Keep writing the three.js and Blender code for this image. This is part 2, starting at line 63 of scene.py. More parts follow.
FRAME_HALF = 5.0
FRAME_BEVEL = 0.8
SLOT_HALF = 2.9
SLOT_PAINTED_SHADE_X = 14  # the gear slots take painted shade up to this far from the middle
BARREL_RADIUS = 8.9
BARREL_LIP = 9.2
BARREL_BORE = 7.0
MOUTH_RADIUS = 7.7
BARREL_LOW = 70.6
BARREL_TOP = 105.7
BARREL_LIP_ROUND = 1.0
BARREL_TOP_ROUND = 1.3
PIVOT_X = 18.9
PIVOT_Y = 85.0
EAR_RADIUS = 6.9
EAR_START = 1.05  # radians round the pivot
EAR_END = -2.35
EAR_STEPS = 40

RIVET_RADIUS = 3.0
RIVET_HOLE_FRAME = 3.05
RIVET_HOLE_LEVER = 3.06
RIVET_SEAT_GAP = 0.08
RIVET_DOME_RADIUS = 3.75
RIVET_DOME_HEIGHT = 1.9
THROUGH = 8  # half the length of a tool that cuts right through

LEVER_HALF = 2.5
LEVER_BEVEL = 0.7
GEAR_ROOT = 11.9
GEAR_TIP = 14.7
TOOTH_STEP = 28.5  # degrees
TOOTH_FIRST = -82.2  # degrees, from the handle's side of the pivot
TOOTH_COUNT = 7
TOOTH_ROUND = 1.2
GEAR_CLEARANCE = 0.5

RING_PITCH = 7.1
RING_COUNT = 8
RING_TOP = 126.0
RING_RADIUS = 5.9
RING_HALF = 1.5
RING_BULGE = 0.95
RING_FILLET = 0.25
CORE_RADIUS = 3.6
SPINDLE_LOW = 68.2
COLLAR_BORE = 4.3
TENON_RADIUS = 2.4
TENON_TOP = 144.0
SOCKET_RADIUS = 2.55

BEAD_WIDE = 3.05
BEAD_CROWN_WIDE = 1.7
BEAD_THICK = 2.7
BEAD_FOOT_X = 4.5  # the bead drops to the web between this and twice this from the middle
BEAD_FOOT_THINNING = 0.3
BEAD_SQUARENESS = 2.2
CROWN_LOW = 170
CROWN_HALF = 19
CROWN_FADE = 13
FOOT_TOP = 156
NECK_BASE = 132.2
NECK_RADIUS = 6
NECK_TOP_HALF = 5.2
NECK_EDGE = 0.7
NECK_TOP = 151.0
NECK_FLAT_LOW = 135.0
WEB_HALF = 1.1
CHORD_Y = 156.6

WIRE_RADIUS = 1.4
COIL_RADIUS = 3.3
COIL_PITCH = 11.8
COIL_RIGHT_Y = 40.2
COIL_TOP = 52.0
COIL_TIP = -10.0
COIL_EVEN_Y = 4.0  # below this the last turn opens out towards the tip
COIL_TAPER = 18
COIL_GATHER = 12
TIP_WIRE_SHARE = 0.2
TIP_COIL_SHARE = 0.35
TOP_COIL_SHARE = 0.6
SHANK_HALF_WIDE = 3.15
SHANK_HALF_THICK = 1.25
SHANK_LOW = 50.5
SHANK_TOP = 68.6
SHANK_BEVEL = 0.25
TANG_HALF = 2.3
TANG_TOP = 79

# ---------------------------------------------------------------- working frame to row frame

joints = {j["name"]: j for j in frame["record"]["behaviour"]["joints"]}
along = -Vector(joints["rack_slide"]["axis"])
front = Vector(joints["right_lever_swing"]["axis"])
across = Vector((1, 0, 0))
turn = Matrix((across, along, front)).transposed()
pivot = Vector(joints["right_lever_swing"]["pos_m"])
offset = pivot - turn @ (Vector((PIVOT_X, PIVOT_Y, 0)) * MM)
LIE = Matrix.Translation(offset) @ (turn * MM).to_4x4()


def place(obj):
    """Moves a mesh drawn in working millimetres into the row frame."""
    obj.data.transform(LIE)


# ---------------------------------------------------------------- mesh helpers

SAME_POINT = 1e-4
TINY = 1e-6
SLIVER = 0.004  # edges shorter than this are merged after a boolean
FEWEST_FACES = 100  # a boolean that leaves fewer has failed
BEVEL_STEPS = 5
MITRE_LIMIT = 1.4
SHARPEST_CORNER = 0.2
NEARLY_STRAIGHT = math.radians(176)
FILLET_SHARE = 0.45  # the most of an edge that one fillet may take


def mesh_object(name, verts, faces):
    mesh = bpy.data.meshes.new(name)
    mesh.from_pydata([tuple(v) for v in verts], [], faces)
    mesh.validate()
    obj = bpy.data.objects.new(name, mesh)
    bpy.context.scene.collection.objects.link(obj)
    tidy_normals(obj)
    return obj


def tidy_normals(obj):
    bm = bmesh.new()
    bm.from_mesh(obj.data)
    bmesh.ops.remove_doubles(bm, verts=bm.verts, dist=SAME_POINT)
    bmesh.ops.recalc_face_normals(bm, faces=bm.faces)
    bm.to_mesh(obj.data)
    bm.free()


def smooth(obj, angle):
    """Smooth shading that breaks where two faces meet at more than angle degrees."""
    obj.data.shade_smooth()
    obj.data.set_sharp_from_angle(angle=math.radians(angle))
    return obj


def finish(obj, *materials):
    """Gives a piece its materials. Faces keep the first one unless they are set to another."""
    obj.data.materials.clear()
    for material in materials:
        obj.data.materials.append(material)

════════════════

From the listing above, extract every line exactly as it stands.

Keep writing the three.js and Blender code for this image. This is part 2, starting at line 63 of scene.py. More parts follow.
FRAME_HALF = 5.0
FRAME_BEVEL = 0.8
SLOT_HALF = 2.9
SLOT_PAINTED_SHADE_X = 14  # the gear slots take painted shade up to this far from the middle
BARREL_RADIUS = 8.9
BARREL_LIP = 9.2
BARREL_BORE = 7.0
MOUTH_RADIUS = 7.7
BARREL_LOW = 70.6
BARREL_TOP = 105.7
BARREL_LIP_ROUND = 1.0
BARREL_TOP_ROUND = 1.3
PIVOT_X = 18.9
PIVOT_Y = 85.0
EAR_RADIUS = 6.9
EAR_START = 1.05  # radians round the pivot
EAR_END = -2.35
EAR_STEPS = 40

RIVET_RADIUS = 3.0
RIVET_HOLE_FRAME = 3.05
RIVET_HOLE_LEVER = 3.06
RIVET_SEAT_GAP = 0.08
RIVET_DOME_RADIUS = 3.75
RIVET_DOME_HEIGHT = 1.9
THROUGH = 8  # half the length of a tool that cuts right through

LEVER_HALF = 2.5
LEVER_BEVEL = 0.7
GEAR_ROOT = 11.9
GEAR_TIP = 14.7
TOOTH_STEP = 28.5  # degrees
TOOTH_FIRST = -82.2  # degrees, from the handle's side of the pivot
TOOTH_COUNT = 7
TOOTH_ROUND = 1.2
GEAR_CLEARANCE = 0.5

RING_PITCH = 7.1
RING_COUNT = 8
RING_TOP = 126.0
RING_RADIUS = 5.9
RING_HALF = 1.5
RING_BULGE = 0.95
RING_FILLET = 0.25
CORE_RADIUS = 3.6
SPINDLE_LOW = 68.2
COLLAR_BORE = 4.3
TENON_RADIUS = 2.4
TENON_TOP = 144.0
SOCKET_RADIUS = 2.55

BEAD_WIDE = 3.05
BEAD_CROWN_WIDE = 1.7
BEAD_THICK = 2.7
BEAD_FOOT_X = 4.5  # the bead drops to the web between this and twice this from the middle
BEAD_FOOT_THINNING = 0.3
BEAD_SQUARENESS = 2.2
CROWN_LOW = 170
CROWN_HALF = 19
CROWN_FADE = 13
FOOT_TOP = 156
NECK_BASE = 132.2
NECK_RADIUS = 6
NECK_TOP_HALF = 5.2
NECK_EDGE = 0.7
NECK_TOP = 151.0
NECK_FLAT_LOW = 135.0
WEB_HALF = 1.1
CHORD_Y = 156.6

WIRE_RADIUS = 1.4
COIL_RADIUS = 3.3
COIL_PITCH = 11.8
COIL_RIGHT_Y = 40.2
COIL_TOP = 52.0
COIL_TIP = -10.0
COIL_EVEN_Y = 4.0  # below this the last turn opens out towards the tip
COIL_TAPER = 18
COIL_GATHER = 12
TIP_WIRE_SHARE = 0.2
TIP_COIL_SHARE = 0.35
TOP_COIL_SHARE = 0.6
SHANK_HALF_WIDE = 3.15
SHANK_HALF_THICK = 1.25
SHANK_LOW = 50.5
SHANK_TOP = 68.6
SHANK_BEVEL = 0.25
TANG_HALF = 2.3
TANG_TOP = 79

# ---------------------------------------------------------------- working frame to row frame

joints = {j["name"]: j for j in frame["record"]["behaviour"]["joints"]}
along = -Vector(joints["rack_slide"]["axis"])
front = Vector(joints["right_lever_swing"]["axis"])
across = Vector((1, 0, 0))
turn = Matrix((across, along, front)).transposed()
pivot = Vector(joints["right_lever_swing"]["pos_m"])
offset = pivot - turn @ (Vector((PIVOT_X, PIVOT_Y, 0)) * MM)
LIE = Matrix.Translation(offset) @ (turn * MM).to_4x4()


def place(obj):
    """Moves a mesh drawn in working millimetres into the row frame."""
    obj.data.transform(LIE)


# ---------------------------------------------------------------- mesh helpers

SAME_POINT = 1e-4
TINY = 1e-6
SLIVER = 0.004  # edges shorter than this are merged after a boolean
FEWEST_FACES = 100  # a boolean that leaves fewer has failed
BEVEL_STEPS = 5
MITRE_LIMIT = 1.4
SHARPEST_CORNER = 0.2
NEARLY_STRAIGHT = math.radians(176)
FILLET_SHARE = 0.45  # the most of an edge that one fillet may take


def mesh_object(name, verts, faces):
    mesh = bpy.data.meshes.new(name)
    mesh.from_pydata([tuple(v) for v in verts], [], faces)
    mesh.validate()
    obj = bpy.data.objects.new(name, mesh)
    bpy.context.scene.collection.objects.link(obj)
    tidy_normals(obj)
    return obj


def tidy_normals(obj):
    bm = bmesh.new()
    bm.from_mesh(obj.data)
    bmesh.ops.remove_doubles(bm, verts=bm.verts, dist=SAME_POINT)
    bmesh.ops.recalc_face_normals(bm, faces=bm.faces)
    bm.to_mesh(obj.data)
    bm.free()


def smooth(obj, angle):
    """Smooth shading that breaks where two faces meet at more than angle degrees."""
    obj.data.shade_smooth()
    obj.data.set_sharp_from_angle(angle=math.radians(angle))
    return obj


def finish(obj, *materials):
    """Gives a piece its materials. Faces keep the first one unless they are set to another."""
    obj.data.materials.clear()
    for material in materials:
        obj.data.materials.append(material)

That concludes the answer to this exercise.